* _Recorded information_:
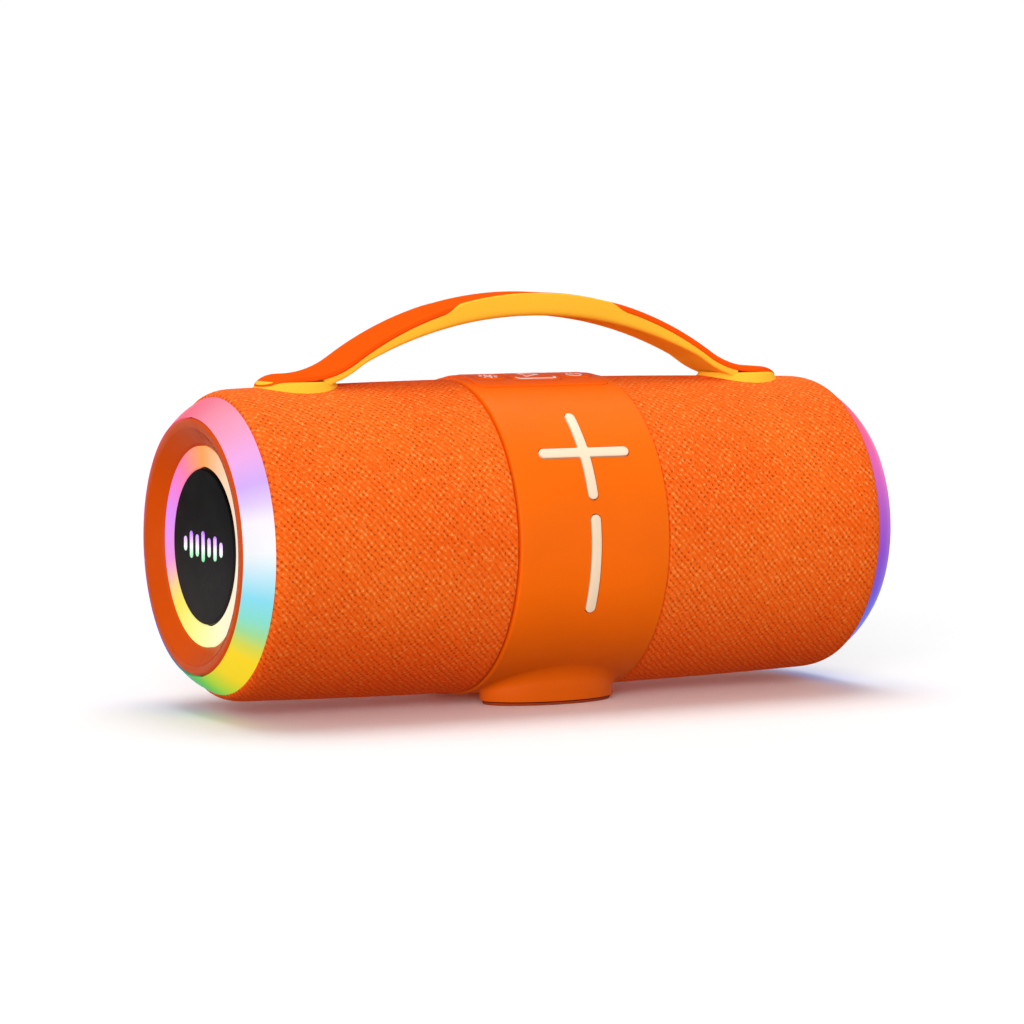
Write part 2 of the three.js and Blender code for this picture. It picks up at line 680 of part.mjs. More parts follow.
/** The yellow layer: the grip, the underside, a pad on the fabric at each end, and the pegs under them. */
function handleGrip() {
  const posts = SIDES.flatMap(([, side]) =>
    [-POST_OFFSET, POST_OFFSET].map((shift) => [side * PAD.x + shift, (POST_LOW + POST_HIGH) / 2]),
  );
  const pads = SIDES.map(([, side]) =>
    ovalPrism(PAD.halfX, PAD.halfY, 45, HANDLE_REST - STRAP.thick - GAP, 24).translate(side * PAD.x, 0, 0),
  );
  const body = cut(join(handleWhole(), ...pads), strapSpace(GAP), barrelPair(GAP));
  const pegs = posts.map(([x, z]) => rod(3, POST_HIGH - POST_LOW).translate(x, 0, z));
  const threads = posts.map(([x]) => rod(1.8, 7).translate(x, 0, POST_LOW));
  return cut(join(body, ...pegs), ...threads);
}

// ---------------------------------------------------------------- assembly

piece("front_shell", halfShell(-1), blackPlastic);
piece("rear_shell", halfShell(1), blackPlastic);
piece("centre_band", centreBand(), silicone);
piece("volume_up_key", volumeKey(plusPrism, PLUS_ANGLE), symbolCream);
piece("volume_down_key", volumeKey(minusPrism, MINUS_ANGLE), symbolCream);
piece("volume_up_board", facingFront(switchBoard(24, 11, [0], VOLUME_SEAT), PLUS_ANGLE), boardGreen);
piece("volume_down_board", facingFront(switchBoard(24, 11, [0], VOLUME_SEAT), MINUS_ANGLE), boardGreen);
piece("top_panel", topPanel(), panelSilicone);
piece("top_key_board", switchBoard(28, 10, TOP_KEYS.map((key) => key.x), TOP_SEAT), boardGreen);
for (const key of TOP_KEYS) piece(key.name, topKey(key), panelSilicone);
piece("handle_strap", handleStrap(), handleOrange);
piece("handle_grip", handleGrip(), handleYellow);

piece("port_plate", portPlate(), blackPlastic);
piece("port_cover", portCover(), silicone);
piece("usb_c_socket", usbSocket(), steel);
piece("aux_socket", auxSocket(), blackPlastic);
piece("card_socket", cardSocket(), steel);

for (const [name, facing] of [["front", -1], ["rear", 1]]) {
  piece(`${name}_foot_pad`, footPad(), darkFoot).position.y = facing * FOOT.y;
  piece(`${name}_battery_cell`, batteryCell(), cellBlue).position.set(0, facing * 11.2, -26.2);
}
piece("battery_tray", batteryTray(), blackPlastic);
piece("main_board", mainBoard(), boardGreen);
piece("radio_module", radioModule(), boardGreen);

for (const [name, side] of SIDES) {
  const end = sideGroup(side);
  piece(`${name}_fabric_sleeve`, fabricSleeve(), fabric, end);
  piece(`${name}_outer_light_ring`, outerLightRing(), diffuser, end);
  piece(`${name}_end_bezel`, endBezel(), bezelOrange, end);
  piece(`${name}_inner_light_ring`, innerLightRing(), diffuser, end);
  piece(`${name}_led_board`, ledBoard(), boardGreen, end);
  piece(`${name}_end_frame`, endFrame(), blackPlastic, end);
  piece(`${name}_radiator_cap`, radiatorCap(), blackGloss, end);
  piece(`${name}_radiator_cone`, radiatorCone(), blackRubber, end);
  piece(`${name}_handle_anchor`, handleAnchor(), steel, end);
  piece(`${name}_driver_lead`, driverLead(), wireRed, end);

  const driver = new THREE.Group();
  driver.position.set(DRIVER_X, -36.5, 0);
  driver.rotation.z = Math.PI;
  end.add(driver);
  piece(`${name}_driver_basket`, driverBasket(), steel, driver);
  piece(`${name}_driver_magnet`, driverMagnet(), steel, driver);
  piece(`${name}_driver_cone`, driverCone(), blackRubber, driver);

  for (const [place, way] of [["inner", -1], ["outer", 1]]) {
    const fastener = piece(`${name}_${place}_handle_screw`, screw(6), steel, end);
    fastener.position.set(PAD.x + way * POST_OFFSET, 0, 41.85);
  }
}

const speaker = new THREE.Group();
speaker.name = "speaker";
speaker.add(barrel);

export default speaker;
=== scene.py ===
"""Looks for the portable speaker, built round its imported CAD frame.

Lengths in the driving dimensions are millimetres, as in the CAD, and MM turns them into Blender's metres.
Angles round the barrel are degrees: 0 faces the front (-Y), 90 is the top and 180 the back.
"""

import json
import math

import bmesh
import bpy
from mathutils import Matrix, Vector


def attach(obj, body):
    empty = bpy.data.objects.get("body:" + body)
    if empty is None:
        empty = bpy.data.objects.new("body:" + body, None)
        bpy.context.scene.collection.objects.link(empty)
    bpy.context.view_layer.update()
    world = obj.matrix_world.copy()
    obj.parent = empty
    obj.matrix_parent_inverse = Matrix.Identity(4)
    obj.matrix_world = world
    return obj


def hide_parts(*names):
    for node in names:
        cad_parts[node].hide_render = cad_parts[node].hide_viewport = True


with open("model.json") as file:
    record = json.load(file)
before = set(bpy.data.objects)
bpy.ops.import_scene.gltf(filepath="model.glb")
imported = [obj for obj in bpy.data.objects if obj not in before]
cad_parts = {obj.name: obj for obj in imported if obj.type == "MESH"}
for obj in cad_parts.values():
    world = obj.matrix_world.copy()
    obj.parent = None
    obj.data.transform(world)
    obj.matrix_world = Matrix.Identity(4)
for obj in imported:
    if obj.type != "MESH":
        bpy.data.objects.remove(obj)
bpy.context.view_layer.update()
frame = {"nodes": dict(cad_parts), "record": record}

MM = 0.001

# ---------------------------------------------------------------- driving dimensions

AXIS = 54.5  # barrel axis above the floor
FABRIC_RADIUS = 52.0  # at the middle of the barrel
FABRIC_CROWN = 1.8  # how much slimmer the barrel is at its ends
FABRIC_START = 27.6  # beside the band
FABRIC_END = 110.6  # where the light ring starts
FABRIC_END_RADIUS = 48.0
SHOULDER = 104.0  # where the fabric starts to round over

BAND_HALF = 27.25
BAND_RADIUS = 52.6
BAND_INNER = 49.4

LIP_PLANE = 119.5  # the outermost plane of each end
LIP_RADIUS = 41.4
FUNNEL_RADIUS = 32.8  # the bezel's bore
CAP_RADIUS = 25.2
CAP_FACE = 115.2  # outer plane of the black cap

KEY_PROUD = 0.4  # how far a volume key stands above the band
KEY_GAP = 0.34  # room for a curved key's ends, which move sideways as it is pressed
STROKE = 3.4  # stroke width of the volume symbols
SYMBOL_HALF = 16.4
PLUS_ANGLE = 34.0
MINUS_ANGLE = -7.2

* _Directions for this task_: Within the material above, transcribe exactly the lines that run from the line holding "const speaker = new THREE.Group();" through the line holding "in imported if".

* _Full output_:
const speaker = new THREE.Group();
speaker.name = "speaker";
speaker.add(barrel);

export default speaker;
=== scene.py ===
"""Looks for the portable speaker, built round its imported CAD frame.

Lengths in the driving dimensions are millimetres, as in the CAD, and MM turns them into Blender's metres.
Angles round the barrel are degrees: 0 faces the front (-Y), 90 is the top and 180 the back.
"""

import json
import math

import bmesh
import bpy
from mathutils import Matrix, Vector


def attach(obj, body):
    empty = bpy.data.objects.get("body:" + body)
    if empty is None:
        empty = bpy.data.objects.new("body:" + body, None)
        bpy.context.scene.collection.objects.link(empty)
    bpy.context.view_layer.update()
    world = obj.matrix_world.copy()
    obj.parent = empty
    obj.matrix_parent_inverse = Matrix.Identity(4)
    obj.matrix_world = world
    return obj


def hide_parts(*names):
    for node in names:
        cad_parts[node].hide_render = cad_parts[node].hide_viewport = True


with open("model.json") as file:
    record = json.load(file)
before = set(bpy.data.objects)
bpy.ops.import_scene.gltf(filepath="model.glb")
imported = [obj for obj in bpy.data.objects if obj not in before]
cad_parts = {obj.name: obj for obj in imported if obj.type == "MESH"}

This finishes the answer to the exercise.